Bolsonaro, o articulador do golpe
Ao inquirir o coronel, o deputado Rogério Correia (PT-MG) lembrou do papel de Jair Bolsonaro como o grande articulador da tentativa de golpe, desde as ameaças institucionais que antecederam o 7 de Setembro de 2022, sobretudo ao ministro do STF Alexandre de Morais. Para o deputado, não restam dúvidas quanto ao caminho aberto por Bolsonaro para o 8 de janeiro.
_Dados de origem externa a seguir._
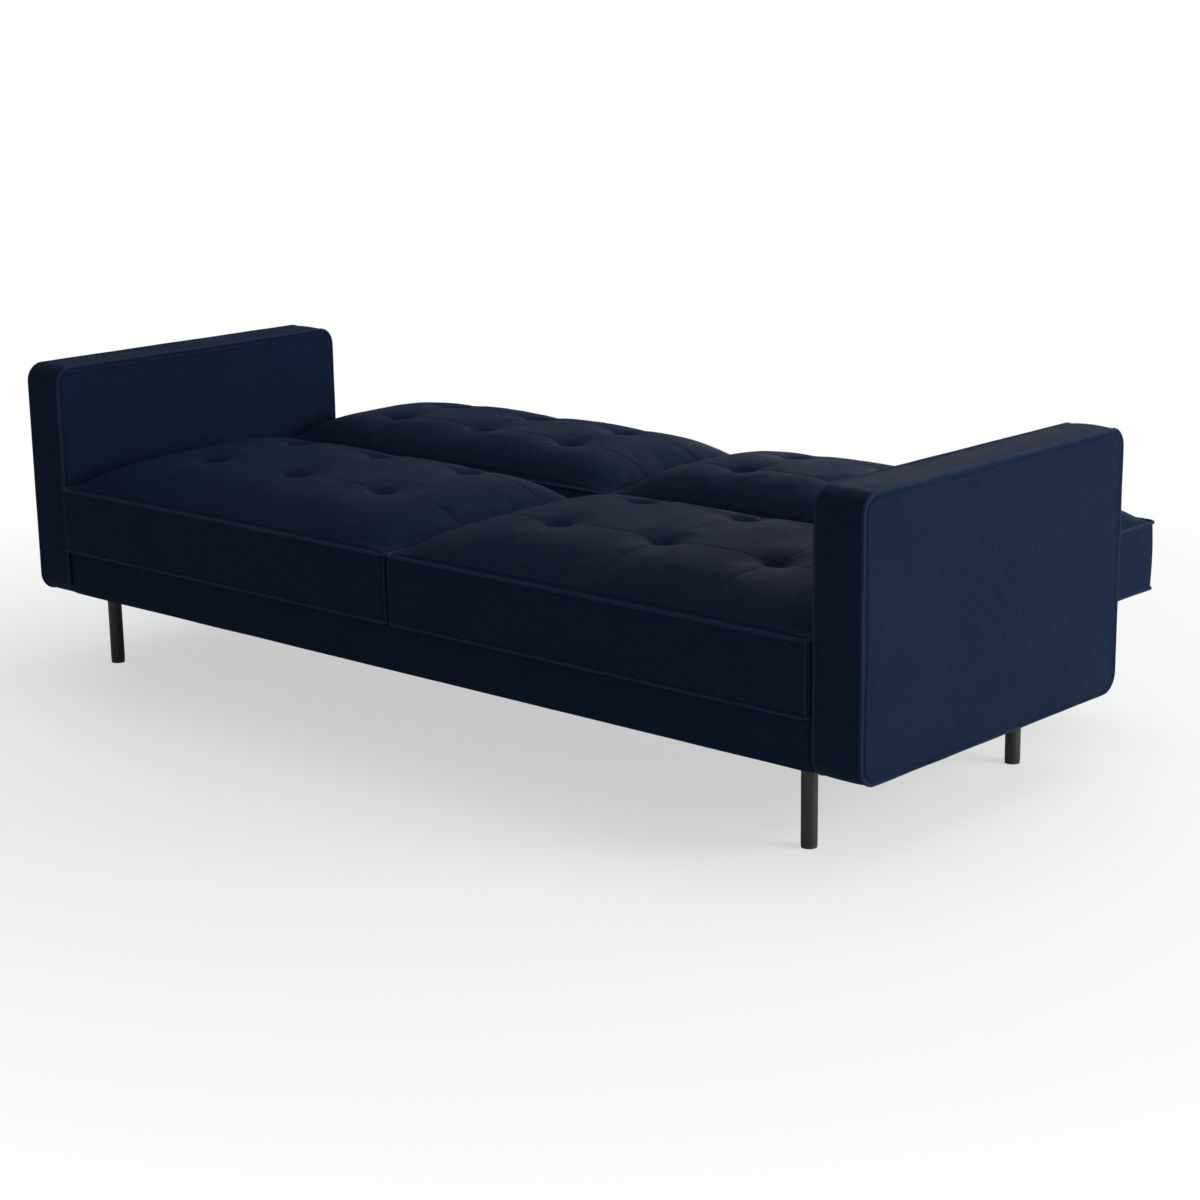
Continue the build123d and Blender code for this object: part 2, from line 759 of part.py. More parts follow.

“Havia um presidente que, desde o 7 de Setembro, falava que as eleições não seriam válidas. Aliás, um presidente que, amanhã, provavelmente ficará inelegível exatamente porque quis fazer com que as urnas eletrônicas no Brasil, o processo democrático, fosse desmoralizado”, observou.
Ele também examinou o papel dos acampamentos tanto nos ataques de 12 de dezembro quanto na tentativa frustrada de golpe de Estado, assim como a negligência de parte das Forças Armadas.
Ao deputado, Naime confirmou que o general [Gustavo] Dutra impediu que a PM desmobilizasse os acampamentos e reiterou que, caso os bolsonaristas tivessem sido retirados da área antes do Ano Novo, o desfecho de 8 de janeiro poderia ter sido outro. Dutra é bolsonarista assumido e chegou a acompanhar o resultado das eleições ao lado de Bolsonaro, destacou Correia.
O deputado chamou a atenção ainda para a atuação de arruaceiros profissionais, gente treinada, tecnicamente preparada e financiada para participar dos atos. “O principal responsável é quem chamou, quem pagou, quem foi fazer o ato”.
Técnicas de guerrilha
“A sessão nos ajuda a entender o braço militar na tentativa de golpe”, declarou o deputado Rubens Pereira Junior (PT-MA), no início da oitiva. Ele reforçou que a segurança na Praça dos Três Poderes é feita especificamente pela PM do DF.
“Queremos entender o perfil das pessoas que estavam vindo [para a Praça dos Três Poderes]. O próprio depoente admitiu que havia pessoas com técnicas de guerrilha participando da movimentação pela Esplanada”, destacou o deputado. “Reparem que aqui vai uma narrativa de que era uma manifestação de velhinhas de 90 anos”, ironizou Rubens Pereira. “Não era, era algo organizado, financiado e com pessoas com técnicas de guerrilhas”.
O deputado quis saber do depoente se ele tinha conhecimento de um diálogo, ocorrido dois dias antes da tentativa de golpe, no dia 6 de janeiro, entre o ministro da Justiça, Flávio Dino, e o secretário-chefe da Casa Civil [do DF], Gustavo Rocha. Nele, foi exposta a necessidade de o governo do Distrito Federal dobrar o efetivo da Política Militar para os atos do dia 8.
“Infelizmente, essas ordens foram ignoradas pelo major Flávio Alencar”, disse Rubens Pereira. “Ele está preso, e na interceptação telefônica dele consta a seguinte mensagem: ‘É só deixar invadir o Congresso Nacional””.
Ao ouvir a desculpa de Naime de que não participou do planejamento, já que estava de férias, Pereira Júnior acusou a PM de conivência com os criminosos ao deixar a tentativa de golpe prosseguisse sem qualquer impedimento.
Apagão no dia 8 de janeiro e férias
“Além de não garantir o efetivo, houve um verdadeiro apagão no dia 8 de janeiro”, denunciou o deputado. Ele enfatizou que o fato de que não apenas Naime, mas outros sete coronéis do Distrito Federal saírem de férias, assim como Anderson Torres, comprovam a omissão proposital, mesmo com uma ordem que proibia a dispensa de policiais do efetivo até o dia 9 de janeiro.
Rubens também questionou os motivos pelos quais os efetivos da PM não foram colocados de prontidão, o que tornaria a resposta dos agentes de segurança mais rápida. Segundo Naime, a PM estava “de sobreaviso”.
“Ao invés de [a PM] garantir a tropa de prontidão, permitiu apenas a tropa de sobreaviso, que demorou, e demorou bastante. Sabe quando cessou a situação de ilegalidade? Somente após a decretação da intervenção federal”, pontuou o deputado. “O que quero que essa comissão investigue é se esse apagão foi culposo ou criminoso”.
Na manhã desta terça-feira (26), a CPMI volta a se reunir para colher o depoimento do do coronel do Exército, Jean Lawand Junior.